Every picture postcard has two sides: a view and a card. My postcards did anyway, as on the side for the address and message I printed in light grays a ground plan of my building in the middle of the neighborhood, on which was marked where and how I had been standing when taking the photo on the front. While searching for a suitable map to use on my postcards I also came across older plans of the area, which depicted an age long before my arrival in the south of Hamburg´s Neustadt district and showed the residential buildings that had stood on the site of my home more than a hundred years ago. Upriver from my house, as yet unbuilt, on a narrow strip of quayside jutting into the river I saw a building that bore the name Zeitball, or Time Ball. I didn´t know why a building should have been given such a name, which today sounds like some kind of four-dimensional ball game, but I soon discovered the reason to be a semaphore mast on the tall tower of one of the quay warehouses.
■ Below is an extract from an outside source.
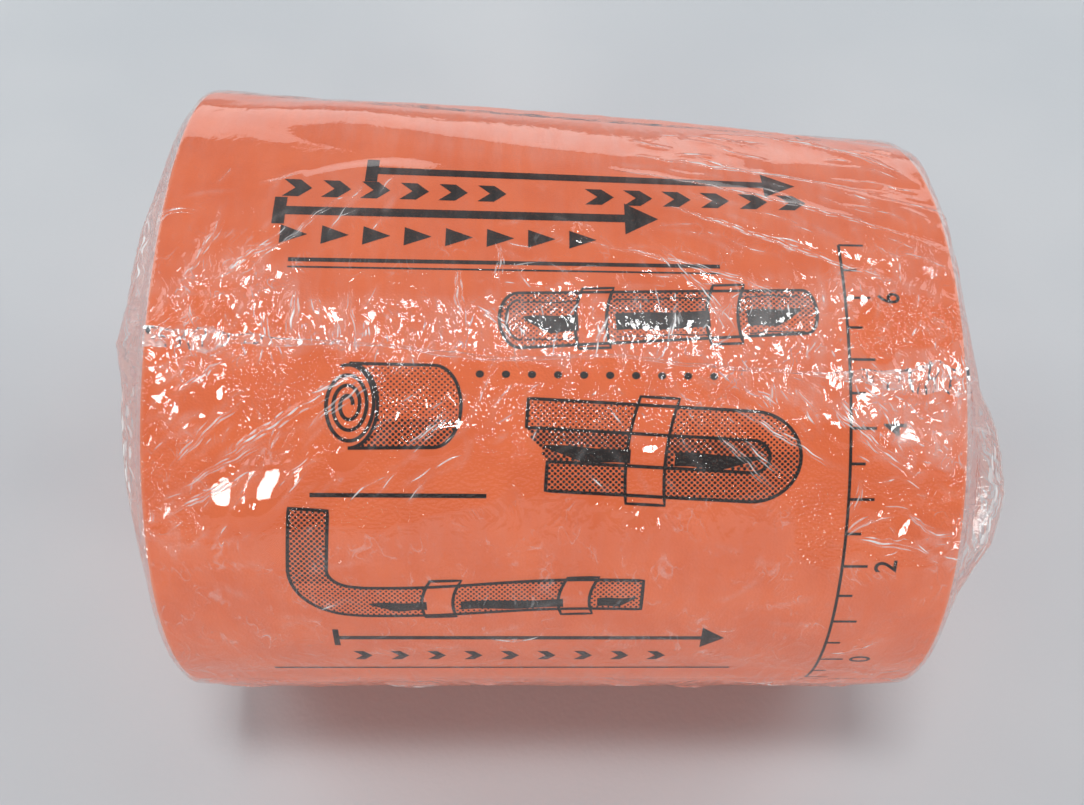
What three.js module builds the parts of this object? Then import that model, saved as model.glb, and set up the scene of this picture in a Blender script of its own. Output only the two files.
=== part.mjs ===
// A splint strip, foam on both faces of an aluminium core, rolled up, lying on its side in clear shrink film.
// Millimetres. X runs along the roll's axis, -Y is the front and +Z is up.
// An angle is measured round the axis, in degrees, from the front towards the top.
import * as THREE from "three";

// The strip
const STRIP_LENGTH = 914;
const STRIP_WIDTH = 108;
const STRIP_CORNER = 10;
const FOAM_THICKNESS = 1.9;
const FOAM_CHAMFER = 0.45;
const CORE_THICKNESS = 0.4;
const CORE_INSET = 1;
const BOND_GAP = 0.3;

// The roll. Its eye is measured to the middle of the core.
const EYE_RADIUS = 16.5;
const TURN_GAP = 1.03;
const TAIL_ANGLE = -145;
const STEPS_PER_TURN = 32;

// How the roll departs from a round cylinder, as shares of its radius
const OVAL_SHARE = 0.075;
const TAPER_SHARE = 0.01;
const ASKEW_SHARE = 0.075;
const ASKEW_ANGLE = 136;
const ASKEW_SPREAD = 38;
const REST_SQUASH = 0.9;

// The film
const FILM_THICKNESS = 0.5;
const FILM_CLEARANCE = 0.5;
const FILM_STEPS = 48;
const VENT_RADIUS = 20;
const PLEAT_RISE = 0.7;
const SEAM_ANGLE = 60.5;
const SEAM_SLANT = -5.5;
const SEAM_WIDTH = 1.8;
const SEAM_HEIGHT = 0.6;
const TAIL_BRIDGE = 42;
const TAIL_COVER = 10;

// How far the film stands out past each end, as shares of END_PUFF, at angles round the roll
const END_PUFF = 5.6;
const PUFF_TABLE = [
  { angle: 0, left: 0, right: 0 },
  { angle: 16, left: 0, right: 0.25 },
  { angle: 26, left: 0.1, right: 0.85 },
  { angle: 36, left: 0.25, right: 1 },
  { angle: 47, left: 0.3, right: 0.75 },
  { angle: 56, left: 0.4, right: 0.35 },
  { angle: 63, left: 0.65, right: 0.25 },
  { angle: 71, left: 0.35, right: 0.15 },
  { angle: 88, left: 0.2, right: 0.05 },
  { angle: 104, left: 0, right: 0 },
  { angle: 360, left: 0, right: 0 },
];

// Stations of the film's profile on an end, from the rim inward: share of the way from the rim to the vent,
// share of the puff, and share of the pleats' rise
const END_STATIONS = [
  { inward: 0.03, puff: 0.6, pleat: 0 },
  { inward: 0.1, puff: 1, pleat: 0.2 },
  { inward: 0.24, puff: 0.6, pleat: 1 },
  { inward: 0.6, puff: 0.1, pleat: 1 },
  { inward: 1, puff: 0, pleat: 0.3 },
];
const BARREL_STATIONS = [-1, -0.5, 0, 0.5, 1];

const LAMINATE = 2 * FOAM_THICKNESS + 2 * BOND_GAP + CORE_THICKNESS;
const PITCH = LAMINATE + TURN_GAP;
const TAIL_RADIUS = Math.sqrt(EYE_RADIUS ** 2 + (STRIP_LENGTH * PITCH) / Math.PI);
const TURNS = (TAIL_RADIUS - EYE_RADIUS) / PITCH;
const FOAM_OFFSET = CORE_THICKNESS / 2 + BOND_GAP + FOAM_THICKNESS / 2;
const HALF_WIDTH = STRIP_WIDTH / 2;

// Radius to the core's middle, the given number of turns in from the tail.
function windingRadius(turnsIn) {
  return TAIL_RADIUS - PITCH * turnsIn;
}

function turnsPastTail(angle) {
  return THREE.MathUtils.euclideanModulo(angle - TAIL_ANGLE, 360) / 360;
}

// The outline that the roll would have with no weight on it, as a factor on its radius.
function freeForm(angle, x) {
  const left = -x / HALF_WIDTH;
  const fromAskew = THREE.MathUtils.euclideanModulo(angle - ASKEW_ANGLE + 180, 360) - 180;
  const askew = ASKEW_SHARE * Math.exp(-((fromAskew / ASKEW_SPREAD) ** 2));
  const oval = OVAL_SHARE * Math.cos(THREE.MathUtils.degToRad(2 * angle));
  return (1 + left * TAPER_SHARE + left * askew) * (1 + oval);
}

// The roll rests on its lowest turn, pressed flat there, with the film pressed closer to it.
const REST_ANGLE = -90;
const REST_RADIUS = windingRadius(turnsPastTail(REST_ANGLE));
const REST_DEPTH = REST_RADIUS * freeForm(REST_ANGLE, 0) - REST_SQUASH;
const AXIS_HEIGHT = REST_DEPTH + LAMINATE / 2 + FILM_CLEARANCE / 2 + FILM_THICKNESS;

// The same outline pressed flat where the roll rests.
function form(angle, x) {
  const down = -Math.sin(THREE.MathUtils.degToRad(angle));
  const free = freeForm(angle, x);
  if (down <= 0) return free;
  return Math.min(free, REST_DEPTH / REST_RADIUS / down);
}

// The point at an angle and a distance from the axis.
function polar(x, radius, angle) {
  const a = THREE.MathUtils.degToRad(angle);
  return new THREE.Vector3(x, -radius * Math.cos(a), AXIS_HEIGHT + radius * Math.sin(a));
}

// A closed mesh through rings of points, with a fan on each end ring, or joined end to end if it loops.
// Each four-sided cell is cut the same way along X, so the facets of neighbouring layers lie parallel.
function skin(rings, loops = false) {
  const count = rings[0].length;
  const points = rings.flat();
  const index = [];
  const spans = loops ? rings.length : rings.length - 1;
  for (let i = 0; i < spans; i++) {
    const here = i * count;
    const next = ((i + 1) % rings.length) * count;
    for (let j = 0; j < count; j++) {
      const k = (j + 1) % count;
      const [a, b, c, d] = [here + j, here + k, next + k, next + j];
      if (points[a].x < points[b].x) index.push(a, b, c, a, c, d);
      else index.push(a, b, d, b, c, d);
    }
  }
  if (!loops) {
    const last = (rings.length - 1) * count;
    for (let j = 1; j < count - 1; j++) {
      index.push(0, j + 1, j);
      index.push(last, last + j, last + j + 1);
    }
  }
  const geometry = new THREE.BufferGeometry().setFromPoints(points);
  geometry.setIndex(index);
  geometry.computeVertexNormals();
  return geometry;
}

// Places along the strip, as turns in from the tail: one at each step, and a few round each end's corners.
function stripPlaces() {
  const cornerCuts = [0, 0.12, 0.35, 1].map((share) => share * STRIP_CORNER);
  const places = [];
  for (let i = 0; i <= TURNS * STEPS_PER_TURN; i++) places.push(i / STEPS_PER_TURN);
  for (const cut of cornerCuts) {
    places.push(cut / (2 * Math.PI * TAIL_RADIUS));
    places.push(TURNS - cut / (2 * Math.PI * EYE_RADIUS));
  }
  const shortest = 0.05 / STEPS_PER_TURN;
  return places.sort((a, b) => a - b).filter((t, i, all) => i === 0 || t - all[i - 1] > shortest);
}

// Half the strip's width at a place, less where its corners are rounded.
function halfWidthAt(turnsIn) {
  const fromTail = turnsIn * 2 * Math.PI * TAIL_RADIUS;
  const fromEye = (TURNS - turnsIn) * 2 * Math.PI * EYE_RADIUS;
  const short = STRIP_CORNER - Math.min(fromTail, fromEye, STRIP_CORNER);
  return HALF_WIDTH - STRIP_CORNER + Math.sqrt(STRIP_CORNER ** 2 - Math.max(short, 0) ** 2);
}

// One layer of the strip: a slab at an offset from the core's middle, wound up with the roll.
function woundLayer({ offset, thickness, inset, chamfer }) {
  const rings = stripPlaces().map((turnsIn) => {
    const angle = TAIL_ANGLE + 360 * turnsIn;
    const edge = halfWidthAt(turnsIn) - inset;
    const low = offset - thickness / 2;
    const high = offset + thickness / 2;
    const flat = edge - chamfer;
    const rightEdge = chamfer > 0 ? [[edge, high - chamfer], [edge, low + chamfer]] : [];
    const leftEdge = chamfer > 0 ? [[-edge, low + chamfer], [-edge, high - chamfer]] : [];
    const section = [
      [-flat, high], [0, high], [flat, high], ...rightEdge,
      [flat, low], [0, low], [-flat, low], ...leftEdge,
    ];
    return section.map(([x, out]) => polar(x, windingRadius(turnsIn) * form(angle, x) + out, angle));
  });
  return skin(rings);
}

// The film's outer radius on the barrel: it follows the outermost turn, and bridges the step at the tail.
function filmRadius(angle, x) {
  const past = turnsPastTail(angle);
  const bridge = THREE.MathUtils.smoothstep(360 * past, 360 - TAIL_BRIDGE, 360 - TAIL_COVER);
  const core = windingRadius(past * (1 - bridge));
  return core * form(angle, x) + LAMINATE / 2 + FILM_CLEARANCE + FILM_THICKNESS;
}

function puffAt(angle, side) {
  const a = THREE.MathUtils.euclideanModulo(angle, 360);
  const next = PUFF_TABLE.findIndex((row) => row.angle > a);
  const from = PUFF_TABLE[next - 1];
  const to = PUFF_TABLE[next];
  const share = THREE.MathUtils.mapLinear(a, from.angle, to.angle, from[side], to[side]);
  return END_PUFF * share;
}

// The film's outer line on one end, from the rim to the vent, as points of x and radius.
function endLine(angle, side, pleat) {
  const sign = side === "left" ? -1 : 1;
  const rim = filmRadius(angle, sign * HALF_WIDTH);
  const inner = VENT_RADIUS * form(angle, sign * HALF_WIDTH);
  const base = HALF_WIDTH + FILM_CLEARANCE + FILM_THICKNESS;
  return END_STATIONS.map((row) => {
    const out = base + row.puff * puffAt(angle, side) + row.pleat * pleat * PLEAT_RISE;
    return [sign * out, THREE.MathUtils.lerp(rim, inner, row.inward)];
  });
}

// Shift each point of a line in x and radius to its inner side by the film's thickness.
function insetLine(line) {
  return line.map(([x, r], i) => {
    const [ax, ar] = line[Math.max(i - 1, 0)];
    const [bx, br] = line[Math.min(i + 1, line.length - 1)];
    const length = Math.hypot(bx - ax, br - ar);
    return [x + (FILM_THICKNESS * (br - ar)) / length, r - (FILM_THICKNESS * (bx - ax)) / length];
  });
}

// The clear film: a sleeve round the roll, drawn in over both ends, open in the middle of each.
function filmWrap() {
  const seamTurn = THREE.MathUtils.radToDeg(SEAM_WIDTH / 2 / TAIL_RADIUS);
  const columns = [
    { turn: 0, rise: SEAM_HEIGHT, pleat: 0 },
    { turn: seamTurn, rise: 0, pleat: 0 },
  ];
  for (let i = 1; i < FILM_STEPS; i++) {
    columns.push({ turn: (360 * i) / FILM_STEPS, rise: 0, pleat: i % 2 });
  }
  columns.push({ turn: 360 - seamTurn, rise: 0, pleat: 0 });
  const rings = columns.map(({ turn, rise, pleat }) => {
    const angleAt = (x) => SEAM_ANGLE + turn + (SEAM_SLANT * x) / STRIP_WIDTH;
    const barrel = BARREL_STATIONS.map((share) => {
      const x = share * (HALF_WIDTH + FILM_CLEARANCE / 2);
      return [x, filmRadius(angleAt(x), x)];
    });
    const left = endLine(angleAt(-HALF_WIDTH), "left", pleat);
    const right = endLine(angleAt(HALF_WIDTH), "right", pleat);
    const outer = [...left.toReversed(), ...barrel, ...right];
    const inner = insetLine(outer);
    const place = ([x, r], floor) => {
      const p = polar(x, r, angleAt(THREE.MathUtils.clamp(x, -HALF_WIDTH, HALF_WIDTH)));
      p.z = Math.max(p.z, floor);
      return p;
    };
    const raised = outer.map(([x, r]) => [x, r + rise]);
    return [
      ...raised.map((at) => place(at, 0)),
      ...inner.toReversed().map((at) => place(at, FILM_THICKNESS)),
    ];
  });
  return skin(rings, true);
}

function material(color, roughness, metalness, extra = {}) {
  return new THREE.MeshStandardMaterial({ color, roughness, metalness, ...extra });
}

function piece(name, geometry, look) {
  const mesh = new THREE.Mesh(geometry, look);
  mesh.name = name;
  return mesh;
}

const foamLook = material(0xe8713c, 0.85, 0);
const coreLook = material(0xb9bcc0, 0.4, 1);
const filmLook = material(0xf4f4f4, 0.1, 0, { transparent: true, opacity: 0.25 });

const foam = { thickness: FOAM_THICKNESS, inset: 0, chamfer: FOAM_CHAMFER };
const core = { offset: 0, thickness: CORE_THICKNESS, inset: CORE_INSET, chamfer: 0 };

const roll = new THREE.Group();
roll.add(piece("outer_foam", woundLayer({ ...foam, offset: FOAM_OFFSET }), foamLook));
roll.add(piece("aluminium_core", woundLayer(core), coreLook));
roll.add(piece("inner_foam", woundLayer({ ...foam, offset: -FOAM_OFFSET }), foamLook));
roll.add(piece("film_wrap", filmWrap(), filmLook));

// The origin is the middle of the base of the whole.
const extent = new THREE.Box3().setFromObject(roll);
roll.position.set(-(extent.min.x + extent.max.x) / 2, -(extent.min.y + extent.max.y) / 2, -extent.min.z);

const splint = new THREE.Group();
splint.add(roll);

export default splint;
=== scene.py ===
"""A splint strip, foam on both faces of an aluminium core, rolled up in clear shrink film.
Shapes are worked out in millimetres. X runs along the roll's axis, and an angle is measured round it,
in degrees, from the front towards the top."""

import bpy
import numpy as np
from mathutils import Matrix, Vector
from mathutils.geometry import delaunay_2d_cdt


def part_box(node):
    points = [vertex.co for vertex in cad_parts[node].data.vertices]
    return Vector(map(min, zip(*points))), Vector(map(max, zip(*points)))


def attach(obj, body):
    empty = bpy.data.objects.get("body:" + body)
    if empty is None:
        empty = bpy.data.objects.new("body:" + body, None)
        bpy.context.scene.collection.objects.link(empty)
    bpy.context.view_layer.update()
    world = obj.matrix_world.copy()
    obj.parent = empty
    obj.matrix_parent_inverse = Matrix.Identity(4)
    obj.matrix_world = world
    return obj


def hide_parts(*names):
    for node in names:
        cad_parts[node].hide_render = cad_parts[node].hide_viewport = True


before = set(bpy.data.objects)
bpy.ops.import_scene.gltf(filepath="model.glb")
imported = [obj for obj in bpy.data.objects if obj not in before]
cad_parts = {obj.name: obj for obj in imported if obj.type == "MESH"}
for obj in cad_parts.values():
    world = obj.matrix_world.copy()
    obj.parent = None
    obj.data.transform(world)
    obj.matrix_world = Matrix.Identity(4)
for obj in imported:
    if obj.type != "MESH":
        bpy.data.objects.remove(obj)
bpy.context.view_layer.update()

MM = 0.001

# The strip and its roll, the same values as the solids
STRIP_LENGTH = 914
STRIP_WIDTH = 108
STRIP_CORNER = 10
FOAM_THICKNESS = 1.9
CORE_THICKNESS = 0.4
CORE_INSET = 1
BOND_GAP = 0.3
EYE_RADIUS = 16.5
TURN_GAP = 1.03
TAIL_ANGLE = -145
OVAL_SHARE = 0.075
TAPER_SHARE = 0.01
ASKEW_SHARE = 0.075
ASKEW_ANGLE = 136
ASKEW_SPREAD = 38
REST_SQUASH = 0.9
FILM_THICKNESS = 0.5
FILM_CLEARANCE = 0.5
VENT_RADIUS = 20
SEAM_ANGLE = 60.5
SEAM_SLANT = -5.5
TAIL_BRIDGE = 42
TAIL_COVER = 10
END_PUFF = 5.6
PUFF_ANGLES = [0, 16, 26, 36, 47, 56, 63, 71, 88, 104, 360]
LEFT_PUFFS = [0, 0.06, 0.22, 0.36, 0.42, 0.5, 0.68, 0.52, 0.46, 0.30, 0]
RIGHT_PUFFS = [0, 0.25, 0.85, 1, 0.75, 0.35, 0.25, 0.15, 0.05, 0, 0]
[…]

On this mast hung a black ball, which every midday was raised on its rope three meters and then dropped back down at exactly one o´clock. This enabled the captains of the ships in harbor, as long as they could see it, to set their chronometers to the exact second of twelve o´clock Greenwich Mean Time, which was necessary for maritime navigation. The drop was released by the nearby observatory at Millerntor, where they had a chronometer set to the accurate local time according to the passage of observable stars through their midday path, i.e. the highest point reached by them above the horizon. From this, the known angle to the meridian of origin of Greenwich in London was used to tell the time in the world time zone that Hamburg belonged to. I was fascinated by these astronomical events being directly transformed into a time that could be used to determine location anywhere on the planet and even more by the thought that, if I had lived one hundred years ago in this place, I would simply have had to go onto my roof to see the daily noontide drop of the time ball and set my pocket watch by it. This thought gave me the freedom to juxtapose the old maps, plans, drawings and photographs with my own shots of the quarter, in order not only to explore the present space around me, but also to consider the past times and the conceivable future of this space from my personal angle attached to my new home.

Out of Focus

This extended view beyond my house out into the neighborhood and its history came at a turning point when I started to use a digital camera. Shortly before, I had taken my last analogue photograph, a shot of the courtyard behind my flat, seen from my kitchen window. I had been moved to take the photo not so much by the courtyard as by the heavy rain that was falling on it. To my surprise, it was not the walls of the building, nor the trees, nor the washing hanging out to dry that the camera´s autofocus picked out, but the raindrops directly in front of the lens. The out-of-focus photo of the rainy courtyard became the first of a long series of blurred pictures, the rest of which I then took with my new digital camera, which, unlike its analogue counterpart, allowed me to preview the degree of blurriness and therefore configure it more precisely. With my new pictures I was able to perpetuate something that I had attempted with the postcards, in that I took up small details from the photos in order to show them detached from their context. Through extreme magnification these details lost not only focus but also meaning for my eye, trained by the view from my apartment, as now they could have originated anywhere and I was no longer their creator. And so, I rolled up my new world as you would an old school map, dissolved it in all the other possible worlds around me. Only then did I start to get to know all the people around me and finally feel at home.